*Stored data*
____________________
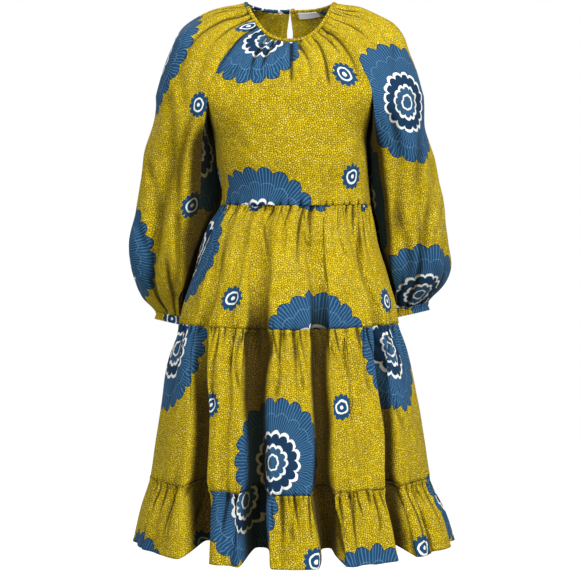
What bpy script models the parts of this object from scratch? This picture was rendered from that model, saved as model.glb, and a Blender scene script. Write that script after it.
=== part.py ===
"""Knee-length puff sleeve dress, filled out as worn, every piece of cloth a thin wall.

Metres, +Z up, the front faces -Y. The origin lies between the shoulders at the height of the
neck's sides, where the wearer holds the dress up. A "drop" is a distance below that height.
Rings run counterclockwise seen from above. Each piece is a grid of points on a surface worked
out from the tables below, given its thickness along the surface's own outward directions.
"""
import math

import bmesh
import bpy
import numpy as np
from mathutils import Vector

CLOTH = 0.0015  # wall of the dress cloth
SEAM_GAP = 0.0003  # left between two pieces at their seam
UNDERARM = 0.166  # drop of the underarm point
WAIST = 0.360  # drop of the waist seam at the sides
SEAM_2 = 0.572  # drop of the seam under the first tier at the sides
SEAM_3 = 0.845  # drop of the seam under the second tier at the sides
HEM = 0.964  # drop of the hem at the sides

FRONT_COLUMNS = 24  # columns of the front and of the back between the raglan seams
SIDE_COLUMNS = 6  # columns of the body, and of the sleeve, at each underarm
CAP_COLUMNS = 24  # columns of a sleeve outside the armhole
TIER_1_COLUMNS = 96
TIER_COLUMNS = 100  # columns of tiers 2 and 3, two to a gather
FINE = 720  # samples of a ring before it is spaced evenly
BODICE_DROPS = (UNDERARM, 0.190, 0.225, 0.270, 0.315, WAIST)  # rings of the bodice and sleeves

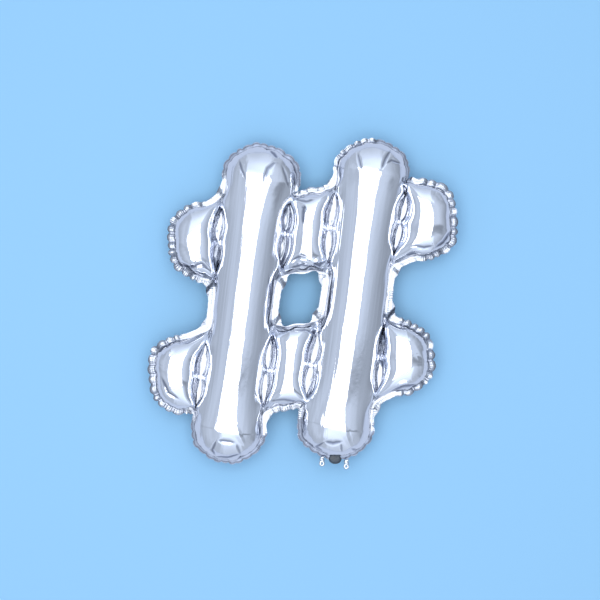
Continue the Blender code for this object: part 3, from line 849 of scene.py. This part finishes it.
def spread_flange(flat, faces, seam, place, is_tip_pleated):
    """Lays a flange out from its seam, flat beside straight seams and pleated round the tips."""
    points = np.unique(faces)
    first, share, gap, distance = seam.nearest(flat[points])
    turn = seam.value(seam.turn, first, share)
    gap = np.stack([gap[:, 0] * np.cos(turn) - gap[:, 1] * np.sin(turn),
                    gap[:, 0] * np.sin(turn) + gap[:, 1] * np.cos(turn)], 1)
    number, through = seam.pleat(seam.along(first, share))
    if is_tip_pleated:
        tips = seam.value(seam.tips, first, share)
    else:
        tips = np.full(len(points), STRAIGHT_PLEATS)
    tips = np.maximum(tips, LINK_PLEATS * at_link_ends(flat[points]))
    hump = np.sin(math.pi * through) ** HUMP_SHARPNESS
    out = np.sin(math.pi * np.clip(distance / PLEAT_FADE, 0, 1)) ** LIFT_SHARPNESS
    at_ends = at_bar_ends(flat[points])
    size = seam.sizes[number] * (LEAST_PLEAT + (1 - LEAST_PLEAT) * tips)
    stretch = 1 + PLEAT_STRETCH * size * (hump - HUMP_MEAN)
    base = seam.value(seam.place, first, share)
    lift = PLEAT_LIFT * size * seam.signs[number] * hump * out * (1 - END_CALM * at_ends)
    lift -= END_DROOP * at_ends * distance
    on_seam = distance < 1e-7
    plan = base[:, :2] + gap * np.where(on_seam, 1, stretch)[:, None]
    moved = np.column_stack([plan, base[:, 2] + lift])
    place[points] = np.where(on_seam[:, None], place[points], moved)
    # where the pleats pinch: a mask for the shade painted there
    pinch = np.zeros(len(place))
    pinch[points] = tips * (1 - hump) * (1 - at_ends)
    calm = np.zeros(len(place))
    calm[points] = ~on_seam * (1 - tips)
    edges = edges_of(faces)
    place[:] = soften(place, edges, np.ones(len(edges)), calm, FLANGE_SMOOTHING)
    return pinch


def line_share(flat):
    """How strong the lengthwise lines are at each flat point: strongest on the bars' left sides."""
    share = np.full(len(flat), FAINT_LINES)
    for bar in BARS:
        _, across = bar_coordinates(flat, bar)
        for outward, (start, strength) in zip((-across, across), LINES):
            on_side = strength * smooth_step((outward - start) / LINES_FADE) * (outward < LINES_END)
            share = np.maximum(share, on_side)
    return share


def seam_map(place, flat, rings, dice):
    """How far along its nearest seam each point is, and how far from it, in the UV map's units."""
    owners = [name for name, ring in rings.items() for _ in ring]
    tree = near(flat[np.concatenate(list(rings.values()))])
    owner = np.array([owners[tree.find((point[0], point[1], 0))[1]] for point in flat])
    values = np.zeros((len(flat), 2))
    for name, ring in rings.items():
        seam = Seam(place, flat, ring, dice)
        mine = owner == name
        first, share, _, distance = seam.nearest(flat[mine])
        values[mine] = np.stack([seam.along(first, share), distance], 1) / SEAM_MAP
    return values


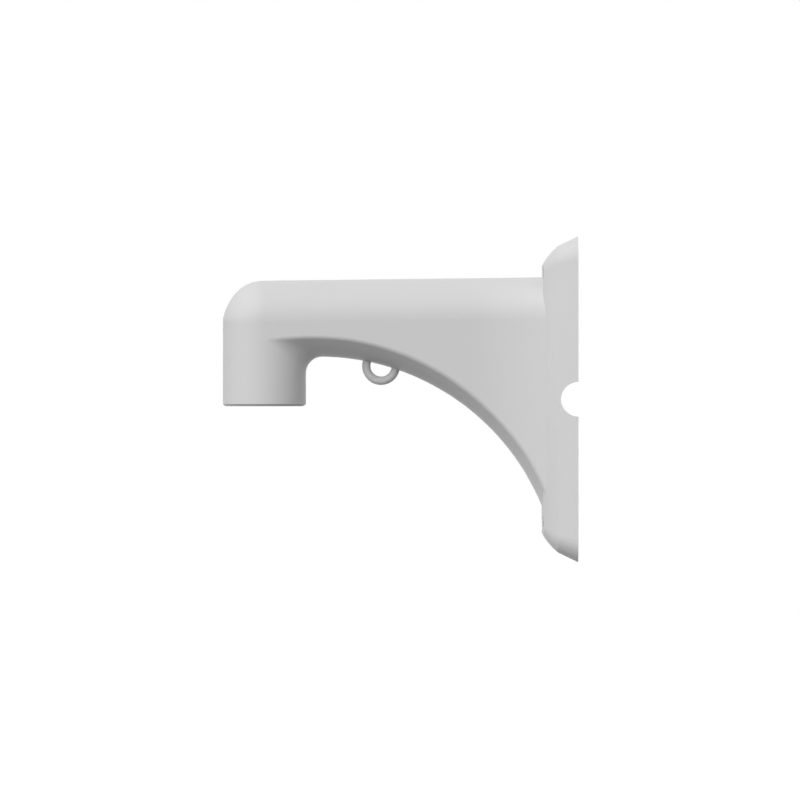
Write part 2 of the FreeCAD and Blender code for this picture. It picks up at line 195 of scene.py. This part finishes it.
# %% Model the ridge
deselect_all()
bpy.ops.mesh.primitive_circle_add(vertices=3, radius=PITCH / 2, fill_type="NOTHING", location=(0, 0, 0))
ridge = bpy.context.object
ridge.name = "pipe_thread"
foot, crest = BORE_RADIUS + SUNK, BORE_RADIUS - RIDGE_HEIGHT
corners = ((foot, -HALF_FOOT), (crest, 0.0), (foot, HALF_FOOT))
for vertex, (radius, height) in zip(ridge.data.vertices, corners):
    vertex.co = (radius, 0.0, height)
bpy.ops.object.mode_set(mode="EDIT")
bpy.ops.mesh.select_all(action="SELECT")
bpy.ops.mesh.bevel(offset=CREST_ROUND, segments=2, affect="VERTICES")
bpy.ops.object.mode_set(mode="OBJECT")

screw = ridge.modifiers.new("turns", "SCREW")
screw.axis = "Z"
screw.angle = math.tau
screw.screw_offset = PITCH
screw.iterations = TURNS
screw.steps = STEPS_A_TURN
screw.render_steps = STEPS_A_TURN
screw.use_merge_vertices = False
bpy.ops.object.modifier_apply(modifier=screw.name)
print("ridge:", len(ridge.data.vertices), "points")

# %% [markdown]
# The tap that cuts a thread enters and leaves gradually, so the ridge grows out of the wall over the first half
# turn or so, and sinks back over the last. Its open ends are then closed, and it is moved into the bore.

# %% Run the thread out at both ends
ridge_length = TURNS * PITCH
run_out_radius = BORE_RADIUS + SUNK / 2
for vertex in ridge.data.vertices:
    radius = math.hypot(vertex.co.x, vertex.co.y)
    angle = math.atan2(vertex.co.y, vertex.co.x)
    along = min(vertex.co.z, ridge_length - vertex.co.z) / RUN_OUT
    shown = min(max(along, 0.0), 1.0)
    if radius < BORE_RADIUS:
        radius = run_out_radius - (run_out_radius - radius) * shown
    vertex.co.x = radius * math.cos(angle)
    vertex.co.y = radius * math.sin(angle)

bpy.ops.object.mode_set(mode="EDIT")
bpy.ops.mesh.select_all(action="SELECT")
bpy.ops.mesh.region_to_loop()
bpy.ops.mesh.edge_face_add()
bpy.ops.mesh.select_all(action="SELECT")
bpy.ops.mesh.normals_make_consistent(inside=False)
bpy.ops.transform.translate(value=(PIPE_X, 0, FIRST_TURN_Z))
bpy.ops.object.mode_set(mode="OBJECT")
bpy.ops.object.shade_smooth_by_angle(angle=SMOOTH_UP_TO)
ridge.data.materials.append(coat)
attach(ridge, "root")
thread_heights = [vertex.co.z for vertex in ridge.data.vertices]
print(f"thread from {min(thread_heights):.4f} to {max(thread_heights):.4f}")

# %% [markdown]
# ## Floor and surroundings
# The photograph shows the bracket before plain white, with no wall and no shadow in view, and its underside is in
# deep shade. The floor is a wide sheet well below the part. Seen straight or in a gloss it is nearly white and holds
# the part's shadow, but to the light that it throws back on the part it is a darker grey. From below it is clear,
# so that the pipe's mouth can be looked into.

# %% Tell the rays that see the background
def seen_directly(paint):
    """One for rays that come from the camera, or by way of a gloss or a clear body. Nought for all other light."""
    rays = paint.tree.nodes.new("ShaderNodeLightPath")
    ways = [Socket(paint, rays.outputs[f"Is {way} Ray"]) for way in ("Camera", "Glossy", "Transmission")]
    return paint.node("ShaderNodeMath", {"operation": "MINIMUM"}, {0: ways[0] + ways[1] + ways[2], 1: 1.0})

# %% Lay the floor
FLOOR_SIZE = 14.0
FLOOR_HEIGHT = -0.36
FLOOR_SEEN = 0.85
FLOOR_BOUNCE = 0.11
FLOOR_GLOW = 0.40
deselect_all()
bpy.ops.mesh.primitive_plane_add(size=FLOOR_SIZE, location=(0, 0, FLOOR_HEIGHT))
floor = bpy.context.object
floor.name = "floor"
floor_material, floor_paint, floor_shader = new_material("pale_floor")
seen = seen_directly(floor_paint)
feed(floor_paint, floor_shader, "Base Color", mix_colours(floor_paint, seen, FLOOR_BOUNCE, FLOOR_SEEN))
feed(floor_paint, floor_shader, "Emission Color", mix_colours(floor_paint, seen, 0.0, FLOOR_GLOW))
floor_shader.inputs["Emission Strength"].default_value = 1.0
floor_shader.inputs["Roughness"].default_value = 0.9
floor_shader.inputs["Specular IOR Level"].default_value = 0.1
from_below = floor_paint.node("ShaderNodeNewGeometry", output="Backfacing")
sheet = Socket(floor_paint, floor_shader.outputs["BSDF"])
clear = floor_paint.node("ShaderNodeBsdfTransparent")
one_sided = floor_paint.node("ShaderNodeMixShader", {}, {"Fac": from_below, 1: sheet, 2: clear})
floor_paint.tree.links.new(one_sided.output, floor_paint.tree.nodes["Material Output"].inputs["Surface"])
floor.data.materials.append(floor_material)
print(f"floor {FLOOR_SIZE} m wide at {FLOOR_HEIGHT} m")

# %% [markdown]
# The light comes from the world alone, as from three large diffusers: the main one high on the camera's left, a
# wide one behind the camera, and one at the back for the far side. Each is a lobe that falls off from its own
# direction as a power of the cosine, so there are no hard shadows or small highlights. The camera and the coat's
# gloss see plain white in their place.

# %% Light from the world
world = bpy.data.worlds.new("studio")
bpy.context.scene.world = world
world.use_nodes = True
world.node_tree.nodes.clear()
sky = Paint(world.node_tree)
DIFFUSERS = (
    ((-1.15, -0.95, 0.95), 4.0, 2.42),
    ((0.0, -1.0, 0.0), 1.25, 1.23),
    ((0.2, 1.0, 0.5), 7.0, 2.60),
)
EVEN_LIGHT = 0.01
direction = sky.node("ShaderNodeTexCoord", output="Generated")
light = EVEN_LIGHT
for towards, sharpness, strength in DIFFUSERS:
    aim = tuple(Vector(towards).normalized())
    facing = sky.node("ShaderNodeVectorMath", {"operation": "DOT_PRODUCT"}, {0: direction, 1: aim}, output="Value")
    in_front = sky.node("ShaderNodeMath", {"operation": "MAXIMUM"}, {0: facing, 1: 0.0})
    light = light + strength * sky.node("ShaderNodeMath", {"operation": "POWER"}, {0: in_front, 1: sharpness})
lit = sky.node("ShaderNodeBackground", {}, {"Color": grey(1.0), "Strength": light})
white = sky.node("ShaderNodeBackground", {}, {"Color": grey(1.0), "Strength": 1.0})
mixed = sky.node("ShaderNodeMixShader", {}, {"Fac": seen_directly(sky), 1: lit, 2: white})
output = world.node_tree.nodes.new("ShaderNodeOutputWorld")
world.node_tree.links.new(mixed.output, output.inputs["Surface"])
print("diffusers:", len(DIFFUSERS))

# %% [markdown]
# ## Camera
# The photograph looks squarely at the bracket's side, from far away through a long lens, so that parallel edges stay
# parallel. The picture is 577.6 mm wide at the bracket's middle plane, which sets the distance.

# %% Aim the camera
PICTURE_WIDTH = 0.5776
AIM = Vector((-0.1278, 0.0, 0.0002))
lens = bpy.data.cameras.new("side_view")
lens.lens = 400.0
lens.sensor_width = 36.0
distance = PICTURE_WIDTH * lens.lens / lens.sensor_width
lens.clip_end = 60.0
camera = bpy.data.objects.new("side_view", lens)
bpy.context.scene.collection.objects.link(camera)
camera.location = AIM + Vector((0.0, -distance, 0.0))
camera.rotation_euler = (math.radians(90), 0.0, 0.0)
bpy.context.scene.camera = camera
bpy.context.scene.view_settings.view_transform = "Standard"
print(f"camera {distance:.3f} m away")
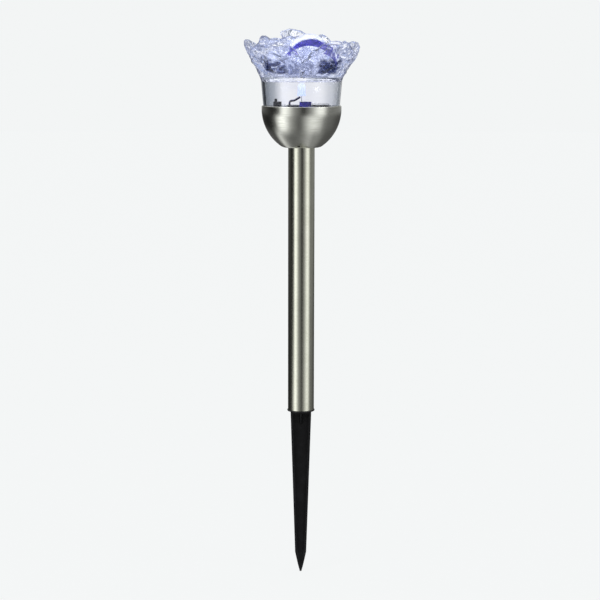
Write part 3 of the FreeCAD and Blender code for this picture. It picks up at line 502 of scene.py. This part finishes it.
lead_insulation = moulded("lead insulation", (0.010, 0.010, 0.075), (0.025, 0.022, 0.15), 0.45, 0.006)
# The LED's holder is black plastic; its blue-violet colour here is painted light from the lamp.
painted_blue_light_block = moulded("lamp block with painted blue light", (0.030, 0.022, 0.30), (0.045, 0.04, 0.42), 0.5, 0.008)
dark_mask = moulded("dark solder mask", (0.006, 0.008, 0.022), (0.012, 0.014, 0.035), 0.5, 0.006)
dress(painted_blue_light_block, "led_holder")
dress(lead_insulation, "lamp_lead_front", "lamp_lead_rear")
dress(dark_mask, "terminal_board")

# ---------------------------------------------------------------------------
# Solar cell: silicon strips on a small board, under a pool of clear resin. It lies on the
# deck and charges the cell by day.
# ---------------------------------------------------------------------------
silicon = brushed("silicon", (0.012, 0.018, 0.07), (0.02, 0.03, 0.11), 0.25, 1500.0, 0.002)
resin = moulded(
    "clear resin", (0.92, 0.93, 0.95), (0.88, 0.90, 0.94), 0.1, 0.004, Transmission_Weight=1.0, IOR=1.5)
dress(dark_mask, "solar_board")
dress(silicon, "solar_strips")
dress(resin, "panel_resin")

# ---------------------------------------------------------------------------
# Switch: a small black slide switch, its lever standing out of a slot. Its pins go down
# through the deck to the circuit board.
# ---------------------------------------------------------------------------
switch_plastic = moulded("switch plastic", (0.004, 0.004, 0.010), (0.010, 0.010, 0.020), 0.6, 0.006)
dress(switch_plastic, "switch_body", "switch_lever")

# ---------------------------------------------------------------------------
# Clear flower: an acrylic skirt that drops into the cup, closed on top, with five outer
# petals moulded on it. The middle petals and the bud are glued on its top.
# ---------------------------------------------------------------------------
cover_low, cover_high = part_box("flower_cover")
SKIRT_FOOT_R = RIM_R - 1.1 * mm
SKIRT_TOP_R = SKIRT_FOOT_R + 1.6 * mm
SKIRT_BORE_R = SKIRT_FOOT_R - 2.4 * mm
BORE_TOP_R = SKIRT_TOP_R - 2.4 * mm
SKIRT_TOP = RIM_Z + 19.5 * mm
CEILING_T = 2.4 * mm
SPIGOT_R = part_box("gasket_ring")[1].x + 0.2 * mm
PETAL_THICK = 2.2 * mm
OUTER_COUNT = 5
OUTER_FIRST_ANGLE = math.radians(18)
CLEAR = {"Transmission_Weight": 1.0, "IOR": 1.49, "Emission_Strength": 1.0}


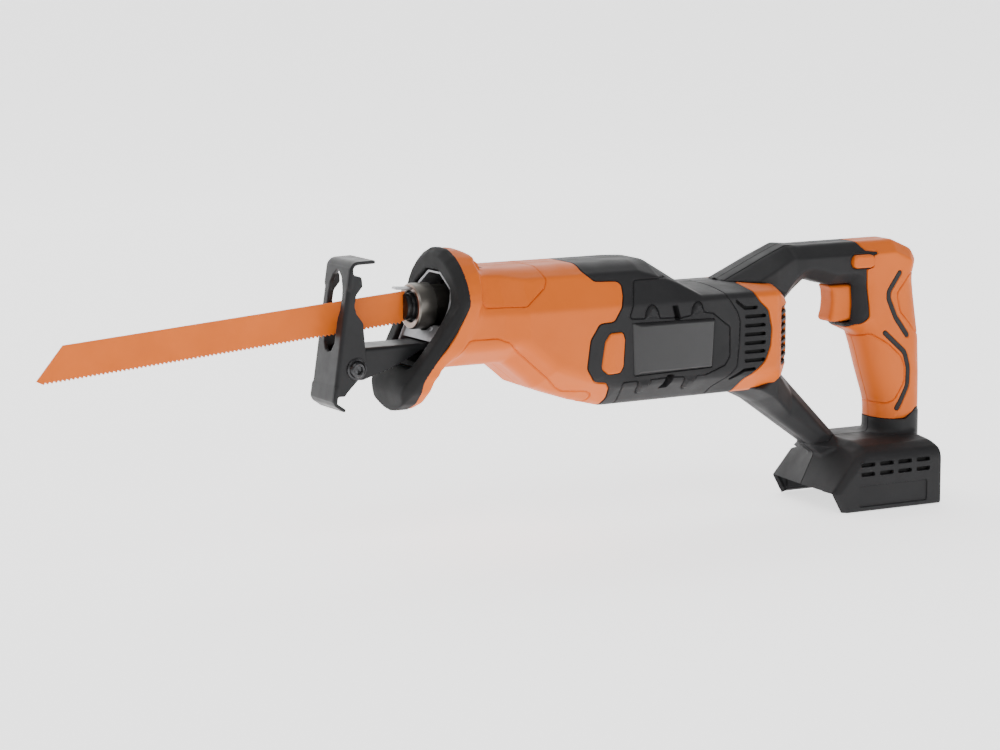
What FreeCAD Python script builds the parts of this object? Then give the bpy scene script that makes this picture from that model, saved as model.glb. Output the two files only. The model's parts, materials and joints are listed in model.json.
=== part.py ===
____________________
*TASK BRIEF*
Quote exactly the lines running from the start of the listing above through the line where "a thin wall." is found, and output no other lines.

*OUTPUT BELOW*
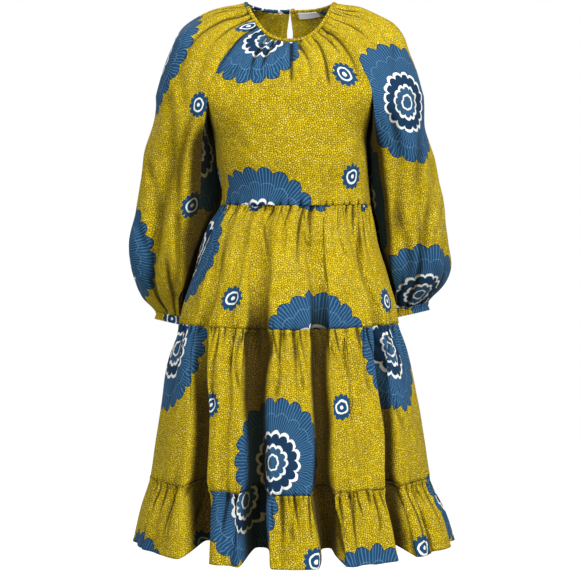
What bpy script models the parts of this object from scratch? This picture was rendered from that model, saved as model.glb, and a Blender scene script. Write that script after it.
=== part.py ===
"""Knee-length puff sleeve dress, filled out as worn, every piece of cloth a thin wall.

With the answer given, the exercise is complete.